The Green Programme A ‘regulator’!!!!
It’s such a bizarre response.
Just think about what you are saying.
1) Who pays for it (look out for the gravy train)
2) Who decides what they regulate and what they don’t?
3) And what does it mean - another layer of bureaucracy… more cost to fans ….
Be careful what you wish for.
4)The FCA and the Labour Government (in an attempt to beat the market-end boom and bust yawn yawn) and give some real power to the regulator by employing totally inexperienced graduates……managed such levels of ineptitude that they allowed record lending to those who couldn’t afford it after the sale of all our mutual companies (bribery by shareholding) and a resultant crash of the banks….
Whilst happily raking in the taxes during the lending spree - and then managing to overspend on that….
Hurray for regulation…...
5) We will be paying for it for years and years….
We (RFC) are in the crap - it will be resolved and we will move on….
Foreign owners; relying on offshore structures for financing should not be able to purchase clubs in UK.
Some of what has allegedly gone on at City is outrageous but they will probably get away with it all, If they don’t, they’ll be going out of business.
The current ‘regulators’ won’t allow it…..
Hurray for FFP….
And you are probably a Socialist who can propagate two or more totally contradictory principles simultaneously and cannot make a reasoned case for anything - and instead, simply makes silly (or worse) insulting personal comments.
The most regulated markets are often the most corrupted, the most ineffective and the most expensive.
6)The Banks were regulated by a socialist government…. and that went really well…..
That answer is to penalise Clubs in real time - not retrospectively.
It’s the retrospective penalties and the chance of avoiding them that leads to owners taking every risk to get to the promised land - succeed and all is fine (Villa, Bournemouth etc) fail and you become a bankrupt (Derby, Southampton, Wigan,, Reading etc).
No more quangos for us all to fund thank you.
I put those numbers in.
1) It will most likely be levy funded on the clubs it regulates. So lets say the regulator employs ~50 people at an average remuneration of 65k its going to cost £3.25m in fees. Some IT equipment, and some office space probably round the corner from DCMS. So could probably run this thing for about £5m a year.
2) DCMS will decide what they regulate and what they won't. Which will be set out in the legislation.
3) I imagine the fans will be able to absorb £5m cost of a regulator, given that one imagines that split between 92 professional clubs it will cost each club £50,000. And obviously the levy will be larger for the PL clubs who require more regulating than the smaller ones who do not.

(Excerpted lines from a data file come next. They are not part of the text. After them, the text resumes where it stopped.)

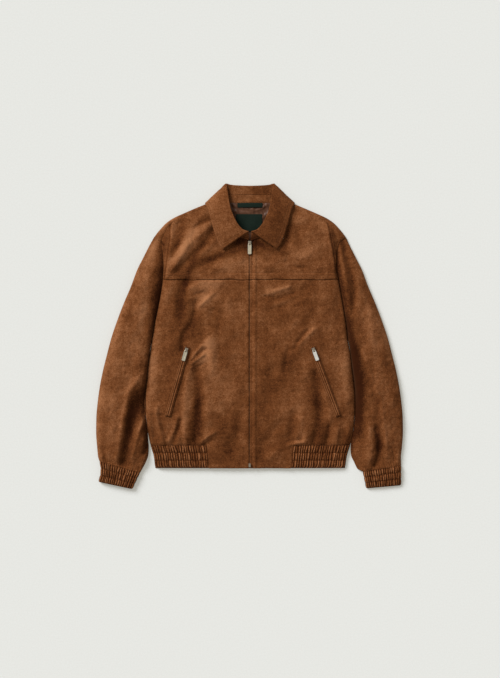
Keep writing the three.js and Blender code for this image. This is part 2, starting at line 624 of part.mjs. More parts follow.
function addCollar() {
  const last = 2 * (collarTable.length - 1);
  const down = [0, 0.06, 0.3, 0.62, 1];
  const fall = (inset) => (row, column) => {
    const { roll, edge, inward } = collarStation(column);
    const share = down[row];
    const point = roll.map((value, axis) => mix(value, edge[axis], share));
    if (inward[2] < 0) point[2] += collarCrown * Math.sin(Math.PI * share);
    return movedIn(point, inward, inset);
  };
  addWall('collar_fall', down.length - 1, last, fall(0), fall(suede), 'suede');
  const up = [0, 0.35, 0.7, 1];
  const stand = (inset) => (row, column) => {
    const { roll, neck, inward } = collarStation(column);
    const top = movedIn(roll, inward, suede + seam);
    const point = neck.map((value, axis) => mix(value, top[axis], up[row]));
    return movedIn(point, inward, inset);
  };
  addWall('collar_stand', up.length - 1, last, stand(0), stand(suede), 'suede');
}

// Height of the highest point of the given meshes above a place.
const downward = new THREE.Vector3(0, 0, -1);

function topOf(meshes, x, y) {
  const caster = new THREE.Raycaster(new THREE.Vector3(x, y, 200), downward);
  const hits = caster.intersectObjects(meshes, false);
  return hits.length > 0 ? hits[0].point.z : 0;
}

function addNeckInside(back) {
  const addLayer = (name, rows, columns, place, carriers, thick, finish) => {
    const at = (offset) => (row, column) => {
      const [x, y, up = 0] = place(row / rows, column / columns);
      return [x, y, topOf(carriers, x, y) + seam + layerPlay + up + offset];
    };
    return addWall(name, rows, columns, at(thick), at(0), finish);
  };
  const facingPlace = (down, across) => [
    mix(-facing.halfWidth, facing.halfWidth, across),
    mix(facing.top - facing.bow * Math.abs(2 * across - 1), facing.bottom, down),
  ];
  const band = addLayer('neck_facing', 2, 8, facingPlace, [back], facing.thick, 'suede');
  const liningPlace = (down, across) => {
    const half = mix(liningPatch.halfTop, liningPatch.halfBottom, down);
    return [mix(-half, half, across), mix(liningPatch.top, liningPatch.bottom, down)];
  };
  const patch = addLayer('back_lining', 9, 8, liningPlace, [back], lining, 'lining');
  const loopPlace = (down, across) => [
    mix(-loopStrip.halfLength, loopStrip.halfLength, across),
    loopStrip.y + loopStrip.width * (0.5 - down),
    loopStrip.arch * Math.sin(Math.PI * across),
  ];
  addLayer('hanger_loop', 1, 8, loopPlace, [band, patch], lining, 'green');
  const labelPlace = (down, across) => [mix(label.x0, label.x1, across), mix(label.y1, label.y0, down)];
  addLayer('neck_label', 4, 3, labelPlace, [patch], lining, 'green');
}

function addFrontZip() {
  const levels = bodyTable.map((row) => row.y).filter((y) => y <= capY);
  levels[levels.length - 1] += frontTape.above;
  const tape = (depth) => (row, column) => {
    const [, y, crown] = frontPoint(1, 0, levels[row], 0);
    return [zipX + (column * 2 - 1) * frontTape.halfWidth, y, crown - suede - 2 * seam - depth];
  };
  addWall('front_zip_tape', levels.length - 1, 1, tape(0), tape(frontTape.thick), 'tape');
  const box = new THREE.BoxGeometry(zipBox.width, zipBox.length, zipBox.height);
  const boxMesh = addMesh('front_zip_box', box, 'metal');
  const hemZ = lookUp(bodyTable, 'y', zipBox.y, 'height');
  boxMesh.position.set(zipX, zipBox.y, hemZ + zipBox.lift + zipBox.height / 2);
}

// Box between two corners, as a solid to join or cut.
function block(low, high) {
  const size = high.map((value, axis) => value - low[axis]);
  const geometry = new THREE.BoxGeometry(...size);
  geometry.translate(...low.map((value, axis) => value + size[axis] / 2));
  return toSolid(geometry);
}

function toSolid(geometry) {
  geometry.deleteAttribute('normal');
  geometry.deleteAttribute('uv');
  const merged = mergeVertices(geometry, 1e-4);
  return new wasm.Manifold(new wasm.Mesh({
    numProp: 3,
    vertProperties: merged.attributes.position.array,
    triVerts: new Uint32Array(merged.index.array),
  }));
}

function toGeometry(solid) {
  const mesh = solid.getMesh();
  const geometry = new THREE.BufferGeometry();
  geometry.setAttribute('position', new THREE.BufferAttribute(mesh.vertProperties, 3));
  geometry.setIndex(new THREE.BufferAttribute(mesh.triVerts, 1));
  geometry.computeVertexNormals();
  return geometry;
}

// Slider: y runs along the zip to its closed end, z up. Its bridge holds the pull's bar at the origin.
const barHeight = slider.base + playAtBar + pull.thick / 2;

function sliderSolid() {
  const halfLength = slider.length / 2;
  const top = playAtBar + pull.thick / 2;
  const bodyBlock = block(
    [-slider.width / 2, -halfLength, -barHeight],
    [slider.width / 2, halfLength, -top],
  );
  const bridge = block(
    [-slider.bridge / 2, -slider.bridgeHalf, -top - slider.base / 2],
    [slider.bridge / 2, slider.bridgeHalf, top + slider.roof],
  );
  const hollow = block(
    [-slider.bridge, -slider.bridgeHalf + slider.leg, -top],
    [slider.bridge, slider.bridgeHalf - slider.leg, top],
  );
  return bodyBlock.add(bridge.subtract(hollow));
}

// Pull tab lying towards -y from its bar at the origin, with the hole that the bridge passes through.
function pullSolid() {
  const half = pull.width / 2;
  const neck = pull.neck / 2;
  const end = pull.bar / 2 - pull.length;
  const { round } = pull;
  const shape = new THREE.Shape();
  shape.moveTo(-neck, pull.bar / 2);
  shape.lineTo(-half, -pull.holeLength - pull.bar);
  shape.lineTo(-half, end + round);
  shape.lineTo(-half + round, end);
  shape.lineTo(half - round, end);
  shape.lineTo(half, end + round);
  shape.lineTo(half, -pull.holeLength - pull.bar);
  shape.lineTo(neck, pull.bar / 2);
  shape.closePath();
  const plate = new THREE.ExtrudeGeometry(shape, { depth: pull.thick, bevelEnabled: false, steps: 1 });
  plate.translate(0, 0, -pull.thick / 2);
  const hole = block(
    [-pull.holeWidth / 2, -pull.bar / 2 - pull.holeLength, -pull.thick],
    [pull.holeWidth / 2, -pull.bar / 2, pull.thick],
  );
  const groove = block(
    [-pull.grooveWidth / 2, end + pull.grooveMargin, pull.thick / 2 - pull.groove],
    [pull.grooveWidth / 2, -pull.holeLength - pull.grooveMargin, pull.thick],
  );
  return toSolid(plate).subtract(hole).subtract(groove);
}

// Places a slider and its pull on the cloth, along the zip's direction and level with the cloth there.
function addZipHead(prefix, carriers, x, y, alongX, alongY) {
  const length = Math.hypot(alongX, alongY);
  const ahead = [alongX / length, alongY / length];
  const reach = slider.length / 2;
  const heightAt = (forward, across) => topOf(
    carriers,
    x + ahead[0] * forward + ahead[1] * across,
    y + ahead[1] * forward - ahead[0] * across,
  );
  const sides = [-slider.width / 2, 0, slider.width / 2];
  const highest = (forward) => Math.max(...sides.map((across) => heightAt(forward, across)));
  const [front, middle, rear] = [highest(reach), highest(0), highest(-reach)];
  const level = Math.max((front + rear) / 2, middle) + seam + layerPlay;
  const yAxis = new THREE.Vector3(ahead[0] * 2 * reach, ahead[1] * 2 * reach, front - rear).normalize();
  const xAxis = new THREE.Vector3(ahead[1], -ahead[0], 0);
  const zAxis = new THREE.Vector3().crossVectors(xAxis, yAxis);
  const place = new THREE.Group();
  place.name = `${prefix}_zip_place`;
  place.position.set(x, y, level).addScaledVector(zAxis, barHeight);
  place.quaternion.setFromRotationMatrix(new THREE.Matrix4().makeBasis(xAxis, yAxis, zAxis));
  place.add(addMesh(`${prefix}_slider`, toGeometry(sliderSolid()), 'metal'));
  place.add(addMesh(`${prefix}_pull`, toGeometry(pullSolid()), 'metal'));
  jacket.add(place);
}

// Pocket: a stitched frame round the slit, with the zip's closed coil showing in it.
function addPocket(side, panel) {
  const name = sideName(side);
  const line = pockets[name];
  const length = Math.hypot(line.x1 - line.x0, line.y1 - line.y0);
  const ahead = [(line.x1 - line.x0) / length, (line.y1 - line.y0) / length];
  const across = [-4, -2, 0, 2, 4].map((step) => step * welt.halfWidth / 4);
  across[1] = -welt.slit;
  across[3] = welt.slit;
  const rowShare = (row) => {
    if (row === 0 || row === welt.rows) return row / welt.rows;
    return mix(welt.end, 1 - welt.end, (row - 1) / (welt.rows - 2));
  };
  const at = (lift) => (row, column) => {
    const x = mix(line.x0, line.x1, rowShare(row)) - ahead[1] * across[column];
    const y = mix(line.y0, line.y1, rowShare(row)) + ahead[0] * across[column];
    return [x, y, topOf([panel], x, y) + welt.lift + lift];
  };
  const frame = (row, column) => row === 0 || row === welt.rows - 1 || column === 0 || column === 3;
  const lip = addWall(`pocket_welt_${name}`, welt.rows, 4, at(welt.thick), at(0), 'suede', frame);
  const coilAt = (lift) => (row, column) => {
    const inside = welt.end + 0.005;
    const share = mix(inside, 1 - inside, row / welt.rows);
    const offset = (column * 2 - 1) * (welt.slit - seam);
    const x = mix(line.x0, line.x1, share) - ahead[1] * offset;
    const y = mix(line.y0, line.y1, share) + ahead[0] * offset;
    return [x, y, topOf([panel], x, y) + welt.lift + lift];
  };
  const coil = addWall(`pocket_zip_${name}`, welt.rows, 1, coilAt(welt.coil), coilAt(0), 'tape');
  addZipHead(`pocket_${name}`, [lip, coil, panel], line.x0 + ahead[0] * pocketHeadAt,
    line.y0 + ahead[1] * pocketHeadAt, -ahead[0], -ahead[1]);
}

const fronts = addFronts();
addHemElastics();
const back = addBack();
addSleeves();
addCuffs();
addCollar();
addNeckInside(back);
addFrontZip();
addPocket(-1, fronts.front_panel_right);
addPocket(1, fronts.front_panel_left);
addZipHead('front', [fronts.front_yoke_right, fronts.front_yoke_left], zipX, frontHeadY, 0, 1);

export default jacket;
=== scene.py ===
import bpy
import bmesh
import math
import numpy as np
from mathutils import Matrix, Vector


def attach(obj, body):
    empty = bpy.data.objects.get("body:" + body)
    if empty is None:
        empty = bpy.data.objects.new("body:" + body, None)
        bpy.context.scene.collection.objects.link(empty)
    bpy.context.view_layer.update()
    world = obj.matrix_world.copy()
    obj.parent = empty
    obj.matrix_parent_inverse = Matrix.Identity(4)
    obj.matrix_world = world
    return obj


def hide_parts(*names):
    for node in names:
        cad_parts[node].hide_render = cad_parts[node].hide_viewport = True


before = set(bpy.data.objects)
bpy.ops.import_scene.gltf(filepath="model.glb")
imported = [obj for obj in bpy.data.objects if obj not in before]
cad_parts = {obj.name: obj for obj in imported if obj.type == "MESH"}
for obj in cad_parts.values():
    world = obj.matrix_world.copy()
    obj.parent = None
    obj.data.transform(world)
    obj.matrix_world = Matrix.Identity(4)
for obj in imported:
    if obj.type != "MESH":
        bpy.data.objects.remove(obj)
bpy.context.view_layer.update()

# Suede blouson lying flat on its back. Lengths below are in millimetres, x to the wearer's left,
# y to the collar, z up; side is -1 for the wearer's right and +1 for the left.
mm = 0.001
pi = math.pi
sides = ((-1, "Right"), (1, "Left"))

# Places of the cut that the pieces share
cut = dict(
    zipX=-0.8, zipHalfGap=0.9, yokeSeamY=141.5, bandTopY=-272.5, hemY=-329.5, elasticFrom=0.435,
    underarmY=-10.0, capY=233.0, notchY=246.0, notchX=239.5, plate=2.7, valley=6.5,
    sleeveGap=1.0, cloth=1.5, corner=8.0, bulge=0.9, bandGap=0.4, ground=0.15,
)

# y, half width on the right, half width on the left, height of the front
bodyTable = np.array([
    (233.0, 222, 222, 20), (205, 217.5, 216, 21.5), (173, 215.5, 215.5, 22.5), (141.5, 217, 220, 23),
    (105, 222, 226.5, 23.5), (68, 229, 233, 24), (30, 237, 239, 24), (-10, 244, 243.5, 24),
    (-45, 249.5, 250.5, 24), (-80, 254, 254.5, 23.5), (-115, 257, 258.5, 23), (-150, 259, 261, 22.5),
    (-185, 259.5, 261, 21.5), (-220, 257.5, 259, 20), (-250, 252.5, 254.5, 17.5),
    (-272.5, 247.5, 249.5, 14.5), (-301, 239.5, 241, 12.5), (-329.5, 236, 237, 11),
])
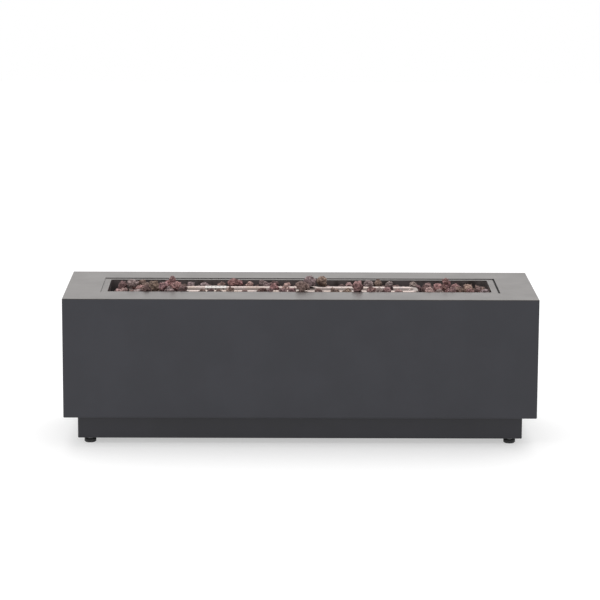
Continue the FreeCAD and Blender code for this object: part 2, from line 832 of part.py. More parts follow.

4) The FCA was created by the coalition, not Labour. The FSA did prudential regulation pre-financial crisis. No real reason to assume that a regulator tasked with making football clubs sustainable will suffer from the same problems as one in the 00s tasked with prudential lending.
5) See points 1 and 3
6) Banks fail all the time. In the financial crisis they failed in the US, UK, Iceland, and Netherlands during financial crisis and beyond. Was George Bush a socialist? He was President in the US when the crisis happened?
It sounds like you think self regulation in football is better than regulation. But the clubs are already self regulating so it's clearly something the clubs want.
I share your scepticism that a regulator can prevent an owner giving up mid-season a la Dai, but its probably better to try to fix that system than leave it to the clubs to do themselves which we already know isnt working.